The 2 problematic servers are both part of replicated group of servers in my infrastructure. Their counterparts are working flawlessly using the very same installation procedure (ansible playbook), configuration files, OS, hardware…

Any help troubleshooting this is welcome and I’m obviously happy to provide more information if needed.

Thanks

Hi @gaelteractys thanks for your report.

We are aware of such issues, really sorry it has hit you. We are in the process of fixing it currently.

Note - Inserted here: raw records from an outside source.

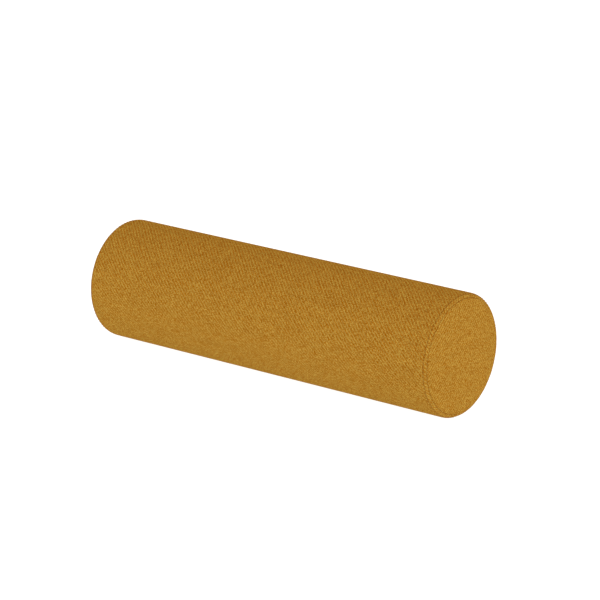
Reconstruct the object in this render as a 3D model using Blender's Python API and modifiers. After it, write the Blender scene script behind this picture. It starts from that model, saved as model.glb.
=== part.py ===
"""Bolster pillow with a removable zip cover.

A round pillow lies along X on the floor.  Its layers are nested shells that
share one profile, each at its own depth below the cover's skin, so every fit
follows from a few thicknesses.  The zip is in the back (+Y) of the cover.
Metres, +Z up, the origin at the middle of the underside.
"""

import math

import bmesh
import bpy
from mathutils import Matrix, Quaternion, Vector

# --- overall sizes -----------------------------------------------------------
RADIUS = 0.100
LENGTH = 0.700
END_CROWN = 0.0035  # how far an end bulges past its rim
RIM_RADIUS = 0.0106  # rounding between the tube and an end
FLOOR_PRESS = 0.002  # how far the underside is pressed flat
STEPS = 36  # facets round every turned shell
RIM_STEPS = 5  # facets from a seam to the tube

# --- layers, outside in ------------------------------------------------------
COVER_THICK = 0.0020
LINER_THICK = 0.0008
BATTING_THICK = 0.0040
GAP = 0.0003  # between pieces that touch

# --- seams -------------------------------------------------------------------
SEAM_ANGLE = 67.0  # degrees round the rim, from the tube towards the face
TOPSTITCH_ANGLE = 29.0
THREAD_RADIUS = 0.00035
GROOVE_HALF = 0.00085
GROOVE_SHARE = 0.65  # of the cover's thickness

# --- zip ---------------------------------------------------------------------
ZIP_ANGLE = 15.0  # degrees above the back of the tube, the middle of a facet
SLOT_LENGTH = 0.500
SLOT_WIDTH = 0.011
TAPE_WIDTH = 0.01225
TAPE_THICK = 0.0006
TAPE_OVERRUN = 0.009  # past each end of the slot
ROW_WIDTH = 0.0024
ROW_HEIGHT = 0.0018
ROW_INNER = 0.00075  # half of the gap between the rows
STOP_LENGTH = 0.0018
STOP_PROUD = 0.0005  # a top stop's height above its row
ZIP_ROOM = 0.0027  # extra room that the inner layers leave behind the zip

SLIDER_LENGTH = 0.011
SLIDER_WIDTH = 0.0086
PLATE_THICK = 0.0010
FLANGE_THICK = 0.0008
WEDGE_HALF = 0.00045
WEDGE_LENGTH = 0.0035
BRIDGE_LENGTH = 0.0072
BRIDGE_HALF_WIDTH = 0.0008
BRIDGE_BAR = 0.0008
BRIDGE_OPENING = 0.0018
PULL_LENGTH = 0.0240
PULL_WIDTH = 0.0066
PULL_THICK = 0.0010
PULL_BAR_HALF = 0.00055
PULL_WINDOW = (0.0046, 0.0026)  # its end from the hinge, and its width
SLIDE_CLEARANCE = 0.0004

STITCH_OFFSET = 0.0080  # from the zip's middle line
BARTACK_OFFSET = 0.0040  # past the slot's end
LABEL_SIZE = (0.040, 0.025)
LABEL_THICK = 0.0004

# --- values that follow ------------------------------------------------------
AXIS_Z = RADIUS - FLOOR_PRESS
ARC_R = RADIUS - RIM_RADIUS
ARC_X = LENGTH / 2 - END_CROWN - RIM_RADIUS
CROWN_ARM = (ARC_R**2 + END_CROWN**2) / (2 * END_CROWN)
CROWN_RADIUS = CROWN_ARM + RIM_RADIUS
CROWN_X = ARC_X - (CROWN_ARM - END_CROWN)
CROWN_ANGLE = math.asin(ARC_R / CROWN_ARM)
RIM_END = math.pi / 2 - CROWN_ANGLE
SEAM = math.radians(SEAM_ANGLE)
TOPSTITCH = math.radians(TOPSTITCH_ANGLE)
FACET_HALF = math.pi / STEPS
FACET_DIST = RADIUS * math.cos(FACET_HALF)
ZIP = math.radians(ZIP_ANGLE)

LINER_OUT = COVER_THICK + GAP
LINER_IN = LINER_OUT + LINER_THICK
BATTING_OUT = LINER_IN + GAP
BATTING_IN = BATTING_OUT + BATTING_THICK
CORE_OUT = BATTING_IN + GAP
GROOVE_DEPTH = GROOVE_SHARE * COVER_THICK
THREAD_DEPTH = GROOVE_DEPTH - GAP - THREAD_RADIUS

TAPE_DEPTH = COVER_THICK + GAP
ROW_BOTTOM = -COVER_THICK
ROW_TOP = ROW_BOTTOM + ROW_HEIGHT
ROW_OUTER = ROW_INNER + ROW_WIDTH
PLATE_BOTTOM = ROW_TOP + GAP
PLATE_TOP = PLATE_BOTTOM + PLATE_THICK
FLANGE_BOTTOM = ROW_BOTTOM + GAP
LOWER_TOP = -(TAPE_DEPTH + TAPE_THICK + GAP)
LOWER_BOTTOM = LOWER_TOP - PLATE_THICK
HINGE_W = PLATE_TOP + BRIDGE_OPENING / 2
SLOT_END = SLOT_LENGTH / 2
SLIDER_HALF = SLIDER_LENGTH / 2
TOP_STOP_END = -SLOT_END + 0.0010 + STOP_LENGTH
SLIDER_REST = TOP_STOP_END + SLIDE_CLEARANCE + SLIDER_HALF
SLIDER_LAST = SLOT_END - 2 * SLIDE_CLEARANCE - SLIDER_HALF
WEDGE_BACK = WEDGE_LENGTH - SLIDER_HALF
BOTTOM_STOP_START = SLIDER_LAST + WEDGE_BACK + SLIDE_CLEARANCE
TAPE_END = SLOT_END + TAPE_OVERRUN

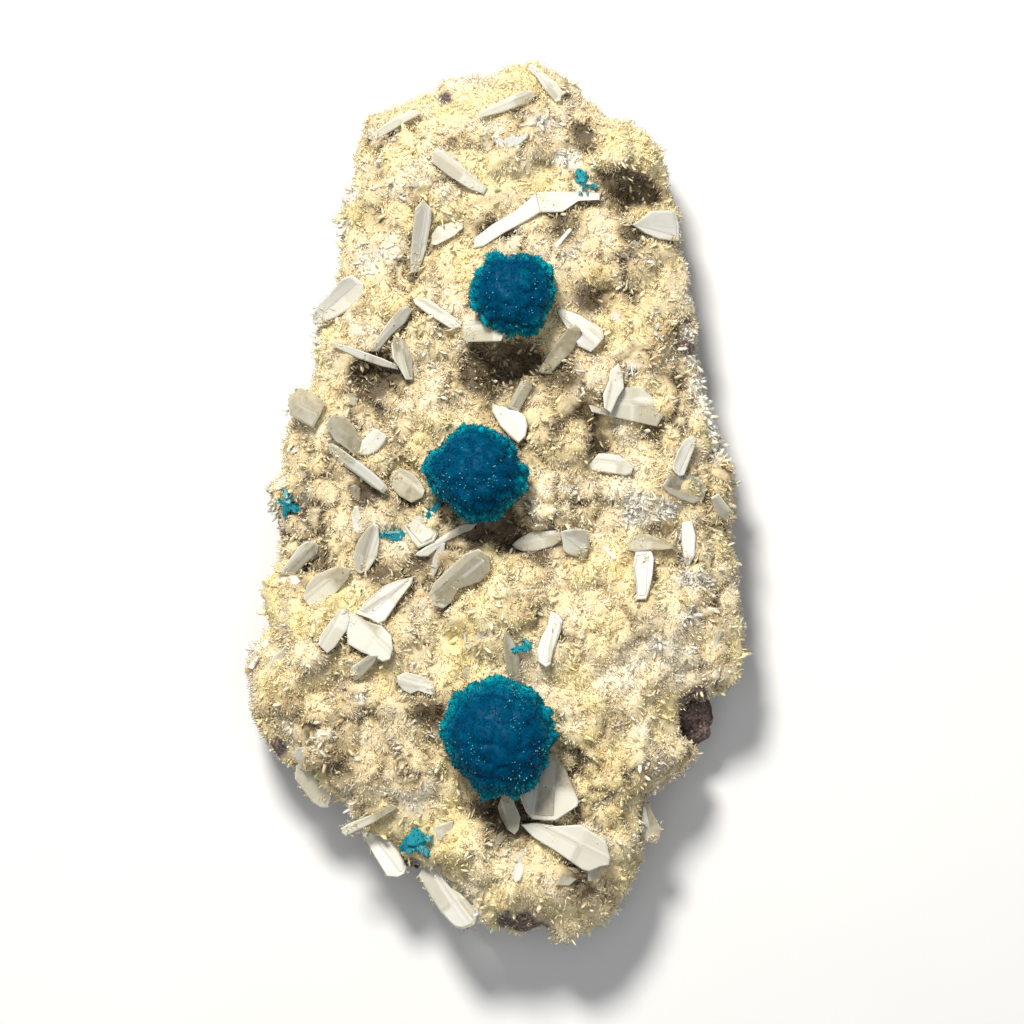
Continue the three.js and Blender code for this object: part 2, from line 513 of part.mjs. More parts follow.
// Blades that grow through each other are one solid. Each stays clear of its other neighbours.
const cavansiteRoom = wasm.Manifold.union(sockets);
const clusters = [];
BLADES.forEach((row) => {
  const blade = restingBlade(row);
  const joined = { solid: solidFrom(blade).subtract(cavansiteRoom), room: solidFrom(grown(blade, SEAT_GAP)) };
  const crossed = clusters.filter((cluster) => cluster.solid.intersect(joined.solid).volume() > 0);
  const others = clusters.filter((cluster) => !crossed.includes(cluster));
  crossed.forEach((cluster) => {
    joined.solid = joined.solid.add(cluster.solid);
    joined.room = joined.room.add(cluster.room);
  });
  others.forEach((cluster) => {
    joined.solid = joined.solid.subtract(cluster.room);
  });
  clusters.splice(0, clusters.length, ...others, joined);
});
clusters.forEach((cluster, index) => {
  const name = `stilbite_blade_${String(index + 1).padStart(2, '0')}`;
  addPiece(name, cleaned(cluster.solid, CRYSTAL_TOLERANCE), STILBITE);
  sockets.push(cluster.room);
});

const rock = rockGeometry();
addPiece('basalt_matrix', solidFrom(rock), BASALT);
addPiece('stilbite_druse', druseSolid(rock, sockets), DRUSE);

// The specimen stands with the middle of its underside at the origin.
const box = new THREE.Box3().setFromObject(specimen);
const middle = box.getCenter(new THREE.Vector3());
specimen.position.set(-middle.x, -middle.y, -box.min.z);

export default specimen;
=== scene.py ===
"""Looks of a cavansite specimen: basalt slab, stilbite druse, cavansite balls and sprays, stilbite blades."""

import bmesh
import bpy
import numpy as np
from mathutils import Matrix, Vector
from mathutils.bvhtree import BVHTree
from mathutils.kdtree import KDTree


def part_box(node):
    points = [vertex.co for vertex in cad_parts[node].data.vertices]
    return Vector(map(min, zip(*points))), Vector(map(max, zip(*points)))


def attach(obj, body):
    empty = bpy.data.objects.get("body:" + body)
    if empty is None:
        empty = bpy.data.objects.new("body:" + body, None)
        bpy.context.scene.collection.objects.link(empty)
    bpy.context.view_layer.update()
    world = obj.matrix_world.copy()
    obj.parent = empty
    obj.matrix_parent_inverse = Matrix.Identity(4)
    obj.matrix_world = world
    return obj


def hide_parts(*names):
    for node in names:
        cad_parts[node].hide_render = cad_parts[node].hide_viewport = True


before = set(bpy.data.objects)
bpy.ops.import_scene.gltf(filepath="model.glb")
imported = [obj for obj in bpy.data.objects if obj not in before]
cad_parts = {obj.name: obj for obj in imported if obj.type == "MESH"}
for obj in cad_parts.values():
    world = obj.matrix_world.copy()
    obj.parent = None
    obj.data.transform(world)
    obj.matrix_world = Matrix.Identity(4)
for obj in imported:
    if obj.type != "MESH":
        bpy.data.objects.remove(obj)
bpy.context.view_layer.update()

MM = 0.001
BODY = "root"

# ---------------------------------------------------------------- camera and light, millimetres

PICTURE_WIDTH = 102.4        # of the plane that the camera frames
PICTURE_CENTRE = (1.85, -0.85)
PICTURE_PLANE = 14.0         # its height above the floor
FOCAL = 200.0
SENSOR = 36.0

# Lights: the way to each from the specimen, its distance, its size, its power in watts and its colour.
LIGHTS = {
    "key": ((-0.2, 0.56, 0.93), 520.0, 110.0, 3.2, (1.0, 0.97, 0.92)),
    "fill": ((0.05, -0.15, 1.0), 700.0, 600.0, 1.5, (0.95, 0.97, 1.0)),
}
ROOM_COLOUR = (0.95, 0.97, 1.0, 1.0)
ROOM_STRENGTH = 0.12
FLOOR_HALF = 900.0

# ---------------------------------------------------------------- sizes, millimetres

BASALT_VOXEL = 0.5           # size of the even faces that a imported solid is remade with
LEDGE_CELL = 3.4             # the basalt's ledges: their spread, height and slope
LEDGE_RISE = 0.7
LEDGE_SLOPE = 1.4
BREAK_ROUGHNESS = 0.7
BASALT_SINK = 0.75           # taken off again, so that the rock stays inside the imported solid
FOOT_HEIGHT = 0.35           # under it the slab keeps its outline and its flat base

DRUSE_VOXEL = 0.42
DRUSE_SINK = 0.3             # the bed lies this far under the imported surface, and its tufts rise from there
BED_DROP = 0.7               # taken off again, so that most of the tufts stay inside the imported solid
BED_GRAIN = 0.35
HOLLOW_DROP = 0.45           # how much deeper the darkest hollows are
BARE_FLATNESS = 0.7          # how much of the crust's relief is missing where the basalt is bare
TUFT_CELL = 2.7              # tufts of crystals, and the smaller knobs on them
TUFT_RISE = 0.95
KNOB_CELL = 1.3
KNOB_RISE = 0.34
CAP_SHARE = 0.82             # how far a tuft or knob reaches, as a share of its cell
TUFT_WARP = 1.9              # how far places are pushed about, so that no tuft is round
CREVICE_WIDTH = 0.42         # between tufts
CREVICE_DEPTH = 0.35
CRACK_WIDTH = 0.2            # between knobs
BLADE_SHADE_WIDTH = 0.45     # of the dark line in the druse along the lower side of a blade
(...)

Thanks again, will update as soon as we have a solution.

@Manolis_Vasilakis Good to know you’re working on it ! I’m very curious to see the magic behind this issue !

Hi @Manolis_Vasilakis, was there any progress on this topic ?

Hi @gaelteractys

Sorry, we’re still on it. Should have some news in the following days (sorry vacations were also in the way!).

1 Like

Hi @gaelteractys

Really sorry for the long delay.

Can you please check using the latest nightly (will need to be used on both the child and the parent) whether streaming issues are better or fixed?

Thank you.

Hi @Manolis_Vasilakis
Unfortunately, I won’t be able to test it before next release since we deployed netdata on stable channel.